Manchester United will feel they are pretty well protected in years to come. If Willy Kambwala goes on to star in La Liga and become a France international, then United have a sell-on clause and a buy-back clause that will give them options. The same is true if Hannibal or Facundo Pellistri suddenly go to another level for first-team exposure.

United's transfer deals for the age group that fall between academy players and being established in the first-team have improved markedly in the last three summers. They have started banking cash for those players not quite good enough to make it into Erik ten Hag's squad, but are too good to continue playing in Premier League 2.

This year, they have become more aggressive in adding clauses into those deals that offer the chance of more profit down the line. It is a common strategy for successful clubs, especially when their academy graduates are so sought after. Manchester City have become the masters at it and you sense United's new chief executive Omar Berrada has influenced the change in approach at Old Trafford.

ALSO READ: United monitoring England star with £68m release clause

ALSO READ: Ten Hag has to change in press conferences and matchdays

Berrada spoke about the way United structured these deals last week and he used Kambwala as an example. The centre-back is maybe the most prominent youngster to depart - aside from Mason Greenwood - having made a breakthrough last season.

"It is true that we have been more open to structuring the contracts in a way that can deliver value for us in the short-term, but also in the future, introducing higher sell-ons, more realistic contingents, we have done that with practically all of the players who have gone out, from the young ones to the more senior players," said Berrada.

"We have also tried to put in place certain policies to protect us in the future. So we have the ability to buy back a player. (Willy) Kambwala, if he does really well, then we have the ability to bring him back. And we have done that again with lots of other young players."

Sometimes it's not always possible to make these deals work. Winger Omari Forson, 20, turned down a new contract to move to Monza in Serie A.

Those examples should be a rarity now. United don't want talented youngsters reaching the final year of their contract and using that freedom to move abroad for free, enticed by the option of playing more regular football.

Watching those players thrive is particularly painful and while there was abundant pride in the United academy when Angel Gomes made his England debut in Dublin in September, there will be some frustration that a player they nurtured for 14 years is now forging a successful career without delivering any return to his boyhood club.

Gomes was affiliated with United from the age of six and grew up in Salford. He was a true academy star, winning the Jimmy Murphy Young Player of the Year award in 2016/17, but his progress to the first team stalled and he turned down a lucrative contract to move to Lille in France's Ligue 1. You can't blame Gomes for that and it has been the right move for his career.
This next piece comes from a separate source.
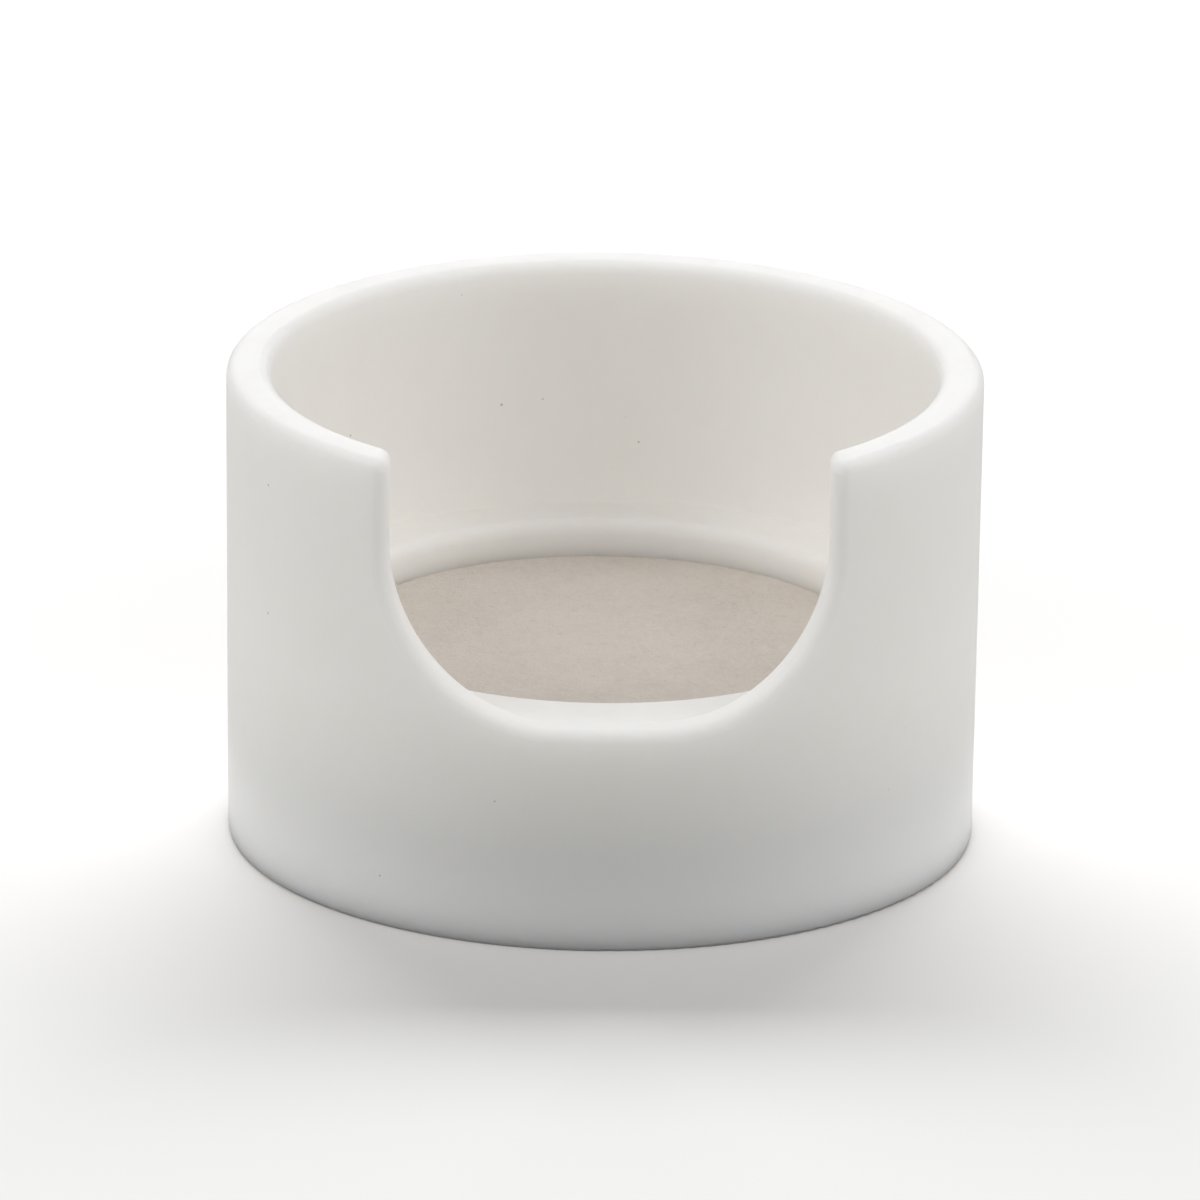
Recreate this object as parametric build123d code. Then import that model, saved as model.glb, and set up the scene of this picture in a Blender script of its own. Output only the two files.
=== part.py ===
from build123d import *

import math
import os

# Head of a Buchner filter funnel: a cup with a U-shaped opening in its wall, a porous filter
# disc, and under the disc what carries it, seals it and drains it.
#
# Millimetres. +Z is up, and the origin is on the bench plane, on the cup's axis. The U-shaped
# opening faces -Y. The pieces stack on that axis:
#
#   filter_cup       wall, inner ledge, stepped filter bore and skirt, turned in one piece
#   filter_disc      porous disc, dropped into the filter bore from above
#   disc_gasket      flat ring under the disc's edge, so that nothing runs past the disc
#   support_plate    perforated plate that keeps the disc from bending under suction
#   collector        foot that plugs into the skirt, with a dish, a drain and an outlet socket
#   collector_oring  ring in the foot's groove, which seals the foot and grips the skirt

# Cup; its outside is cup_taper less in radius at the foot than at the rim
cup_diameter = 60.0
cup_height = 38.4
cup_taper = 0.35
cup_wall = 3.5
ledge_height = 18.1
wall_edge_round = 0.9
bore_edge_round = 1.1
ledge_fillet = 0.4
most_round_per_wall = 0.43
foot_edge_round = 0.3

# U-shaped opening, and how far its sill stands above the ledge
opening_width = 34.4
opening_corner_radius = 12.6
sill_rise = 0.1

# Filter disc, and how far its face lies below the ledge
disc_diameter = 42.8
disc_thickness = 3.0
disc_recess = 2.8
disc_clearance = 0.1
disc_edge_round = 0.25

# Gasket under the disc's edge
gasket_width = 1.8
gasket_thickness = 1.0
gasket_clearance = 0.1

# Perforated plate inside the gasket, level with its top
plate_thickness = 2.0
plate_clearance = 0.15
plate_seat_width = 2.0
plate_edge_round = 0.2
hole_diameter = 2.0
hole_ring_count = 4
hole_rim = 0.8

# Lip under the plate, and the socket in the skirt that takes the collector
lip_thickness = 1.6
skirt_wall = 3.0
socket_chamfer = 0.5

# Collector
collector_clearance = 0.2
collector_edge_chamfer = 0.6
dish_margin = 0.6
dish_slope_deg = 6.5
drain_diameter = 6.0
outlet_diameter = 10.0
outlet_roof = 1.4
outlet_chamfer = 0.5
relief_depth = 1.0
relief_foot_width = 4.0
relief_boss_width = 4.0

# O-ring, and its groove in the collector
oring_section = 2.0
oring_gap = 0.05
groove_side_gap = 0.3

# Radii
cup_radius = cup_diameter / 2
foot_radius = cup_radius - cup_taper
cup_inner_radius = cup_radius - cup_wall
disc_radius = disc_diameter / 2
bore_radius = disc_radius + disc_clearance
gasket_outer_radius = bore_radius - gasket_clearance
gasket_inner_radius = gasket_outer_radius - gasket_width
plate_radius = gasket_inner_radius - 2 * plate_clearance
pocket_radius = plate_radius + plate_clearance
throat_radius = plate_radius - plate_seat_width
socket_radius = cup_radius - skirt_wall
collector_radius = socket_radius - collector_clearance
dish_radius = throat_radius + dish_margin
drain_radius = drain_diameter / 2
outlet_radius = outlet_diameter / 2
oring_ring_radius = socket_radius - oring_gap - oring_section / 2
groove_floor_radius = oring_ring_radius - oring_section / 2 - oring_gap
groove_width = oring_section + 2 * groove_side_gap

# Heights
sill_height = ledge_height + sill_rise
disc_top = ledge_height - disc_recess
disc_bottom = disc_top - disc_thickness
gasket_bottom = disc_bottom - gasket_thickness
plate_bottom = disc_bottom - plate_thickness
collector_top = plate_bottom - lip_thickness
dish_bottom = collector_top - (dish_radius - drain_radius) * math.tan(math.radians(dish_slope_deg))
outlet_top = dish_bottom - outlet_roof
groove_height = collector_top / 2


def turned(*corners):
    """Solid of revolution about Z, from the (radius, height) corners of its section."""
    return revolve(make_face(Plane.XZ * Polyline(*corners, close=True)), Axis.Z)


def rod(radius, bottom, top):
    """Upright cylinder on the axis, between two heights."""
    return Pos(0, 0, bottom) * Cylinder(radius, top - bottom, align=(Align.CENTER, Align.CENTER, Align.MIN))


def points_on(edge):
    """Five points spread along an edge."""
    return [edge @ share for share in (0, 0.25, 0.5, 0.75, 1)]


def edges_round(solid, radius_at, lowest, highest=math.inf):
    """The edges between two heights whose distance from Z is radius_at(height) all along."""
    slack = 1e-3

    def wanted(edge):
        return all(
            abs(math.hypot(point.X, point.Y) - radius_at(point.Z)) < slack
            and lowest - slack < point.Z < highest + slack
            for point in points_on(edge)
        )

    return solid.edges().filter_by(wanted)


def ring_edges(solid, radius, height):
    """The circle at that radius and height."""
    return edges_round(solid, lambda _: radius, height, height)


def outside_radius(height):
    """Radius of the cup's outside, which is drawn in a little towards the foot."""
    return foot_radius + cup_taper * height / cup_height


def rounding(wanted, wall):
    """A rounding's radius, as wanted or as much as its wall leaves room for."""
    return min(wanted, most_round_per_wall * wall)


def wall_opening():
    """Cutter for the U-shaped opening: a flat sill, two wide arcs and upright sides."""
    side = opening_width / 2
    flat = side - opening_corner_radius
    arc_top = sill_height + opening_corner_radius
    open_top = 2 * cup_height
    outline = Curve() + [
        Line((-flat, sill_height), (flat, sill_height)),
        RadiusArc((flat, sill_height), (side, arc_top), -opening_corner_radius),
        Polyline((side, arc_top), (side, open_top), (-side, open_top), (-side, arc_top)),
        RadiusArc((-side, arc_top), (-flat, sill_height), -opening_corner_radius),
    ]
    return extrude(make_face(Plane.XZ * outline), cup_diameter)


def cup_wall_ring():
    """Wall and skirt, with the opening cut and every edge of the wall and opening rounded."""
    wall = turned(
        (socket_radius, 0),
        (foot_radius, 0),
        (cup_radius, cup_height),
        (cup_inner_radius, cup_height),
        (cup_inner_radius, collector_top),
        (socket_radius, collector_top),
    )
    wall -= wall_opening()
    outer = edges_round(wall, outside_radius, ledge_height)
    inner = edges_round(wall, lambda _: cup_inner_radius, ledge_height)
    across = wall.edges().filter_by(GeomType.LINE).filter_by_position(Axis.Z, cup_height, cup_height)
    return fillet(outer + inner + across, rounding(wall_edge_round, cup_wall))


def cup_deck():
    """Ledge, filter bore, seats for the gasket and the plate, and the throat under them."""
    joint_radius = cup_radius - cup_wall / 2
    return turned(
        (throat_radius, collector_top),
        (joint_radius, collector_top),
        (joint_radius, ledge_height),
        (bore_radius, ledge_height),
        (bore_radius, gasket_bottom),
        (pocket_radius, gasket_bottom),
        (pocket_radius, plate_bottom),
        (throat_radius, plate_bottom),
    )


def filter_cup():
    """Cup in one piece."""
    ledge_width = cup_inner_radius - bore_radius
    cup = cup_wall_ring() + cup_deck()
    cup = fillet(ring_edges(cup, cup_inner_radius, ledge_height), rounding(ledge_fillet, ledge_width))
    cup = fillet(ring_edges(cup, bore_radius, ledge_height), rounding(bore_edge_round, ledge_width))
    cup = fillet(ring_edges(cup, foot_radius, 0), foot_edge_round)
    return chamfer(ring_edges(cup, socket_radius, 0), socket_chamfer)


def filter_disc():
    """Porous disc with its two edges barely broken."""
    disc = rod(disc_radius, disc_bottom, disc_top)
    return fillet(disc.edges().filter_by(GeomType.CIRCLE), disc_edge_round)


def disc_gasket():
    """Flat sealing ring."""
    return rod(gasket_outer_radius, gasket_bottom, disc_bottom) - rod(
        gasket_inner_radius, gasket_bottom, disc_bottom
    )


def support_plate():
    """Round plate with a centre hole and rings of 6, 12, 18 and so on around it."""
    plate = rod(plate_radius, plate_bottom, disc_bottom)
    plate = fillet(plate.edges().filter_by(GeomType.CIRCLE), plate_edge_round)
    ring_pitch = (throat_radius - hole_diameter / 2 - hole_rim) / hole_ring_count
    places = [Pos(0, 0)]
    for ring in range(1, hole_ring_count + 1):
        places += PolarLocations(ring * ring_pitch, 6 * ring)
    hole = rod(hole_diameter / 2, plate_bottom, disc_bottom)
    return plate - [place * hole for place in places]


def collector():
    """Foot with a dish that falls to the drain, an outlet socket below it and the groove."""
    relief_outer_radius = collector_radius - relief_foot_width
    relief_inner_radius = outlet_radius + relief_boss_width
    foot = turned(
        (drain_radius, dish_bottom),
        (dish_radius, collector_top),
        (collector_radius, collector_top),
        (collector_radius, groove_height + groove_width / 2),
        (groove_floor_radius, groove_height + groove_width / 2),
        (groove_floor_radius, groove_height - groove_width / 2),
        (collector_radius, groove_height - groove_width / 2),
        (collector_radius, 0),
        (relief_outer_radius, 0),
        (relief_outer_radius, relief_depth),
        (relief_inner_radius, relief_depth),
        (relief_inner_radius, 0),
        (outlet_radius, 0),
        (outlet_radius, outlet_top),
        (drain_radius, outlet_top),
    )
    foot = chamfer(ring_edges(foot, collector_radius, collector_top), collector_edge_chamfer)
    foot = chamfer(ring_edges(foot, outlet_radius, 0), outlet_chamfer)
    return fillet(ring_edges(foot, collector_radius, 0), foot_edge_round)


def collector_oring():
    """Round-section ring that lies in the collector's groove."""
    return Pos(0, 0, groove_height) * Torus(oring_ring_radius, oring_section / 2)


def main():
    """Write one STEP file for each piece."""
    os.makedirs("parts", exist_ok=True)
    for piece in (filter_cup, filter_disc, disc_gasket, support_plate, collector, collector_oring):
        export_step(piece(), f"parts/{piece.__name__}.step")


if __name__ == "__main__":
    main()
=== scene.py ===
"""Visual model of a small notched filter cup with its porous disc, support plate and turned collector foot.

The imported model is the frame: every size and place below is in metres in that frame.
"""

import logging
import math
from dataclasses import dataclass, field
from enum import Enum
from typing import Any

import bmesh
import bpy
from mathutils import Matrix, Vector


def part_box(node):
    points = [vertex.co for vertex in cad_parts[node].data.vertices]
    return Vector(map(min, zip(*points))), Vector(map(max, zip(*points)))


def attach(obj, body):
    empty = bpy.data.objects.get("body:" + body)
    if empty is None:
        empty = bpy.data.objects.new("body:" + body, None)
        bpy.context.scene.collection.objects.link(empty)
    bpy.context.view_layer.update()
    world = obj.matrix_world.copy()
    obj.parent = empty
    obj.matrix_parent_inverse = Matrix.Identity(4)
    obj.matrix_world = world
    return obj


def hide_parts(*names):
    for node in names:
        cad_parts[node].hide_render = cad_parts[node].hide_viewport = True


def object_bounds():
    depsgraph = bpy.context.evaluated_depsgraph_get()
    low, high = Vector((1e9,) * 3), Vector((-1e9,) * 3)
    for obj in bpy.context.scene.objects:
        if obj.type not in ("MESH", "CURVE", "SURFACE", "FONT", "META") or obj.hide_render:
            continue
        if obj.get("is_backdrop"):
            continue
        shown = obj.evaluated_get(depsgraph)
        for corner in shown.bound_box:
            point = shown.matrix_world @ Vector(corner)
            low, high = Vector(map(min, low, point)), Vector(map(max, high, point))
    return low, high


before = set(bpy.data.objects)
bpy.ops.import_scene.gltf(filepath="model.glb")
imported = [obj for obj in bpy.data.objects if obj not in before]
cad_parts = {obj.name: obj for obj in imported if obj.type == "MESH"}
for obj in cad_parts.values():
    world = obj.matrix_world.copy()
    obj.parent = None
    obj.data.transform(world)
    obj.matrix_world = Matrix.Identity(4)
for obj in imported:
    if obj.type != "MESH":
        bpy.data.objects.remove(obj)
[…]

United should never have let it get that far.

When he became the first player born in the 21st century to play for United - and the club's youngest debutant since Duncan Edwards - on the final day of the 2016/17 season, Gomes looked set for a long career at Old Trafford. But he only played two minutes of an FA Cup fourth-round win at Yeovil the following season and continued to find minutes hard to come by.

There was no loan to aid his development, so he was stuck on a diet of under-21s football and the odd first-team moment. He played 25 minutes under Ole Gunnar Solskjaer in 2018/19 and although he appeared in six senior matches the following season, his mind had been made up.

Solskjaer worked hard to try and convince him to stay during that pandemic-affected season. In the final weeks of Gomes' contract, he said: "Angel is a top, top kid who we have had at the club for so many years.

"We've offered him a deal, hopefully he takes it. If not, I wish him all the best. Hopefully, from what I understand, it's not too far away, so if not we wish him all the best."

In a period of turmoil, United didn't have a clear plan for one of their brightest academy talents and he sensed his career would be better served elsewhere. He moved on a free transfer to Lille, spent a year on loan at Boavista and is now a regular in Ligue 1, has made his Champions League debut and has now been handed his second start for England.

Gomes might never have quite made the grade at United, but he would have been an excellent squad player at the very least. Failing that, he should have been a youngster that the club could have made a fortune out of. Neither of those things happened.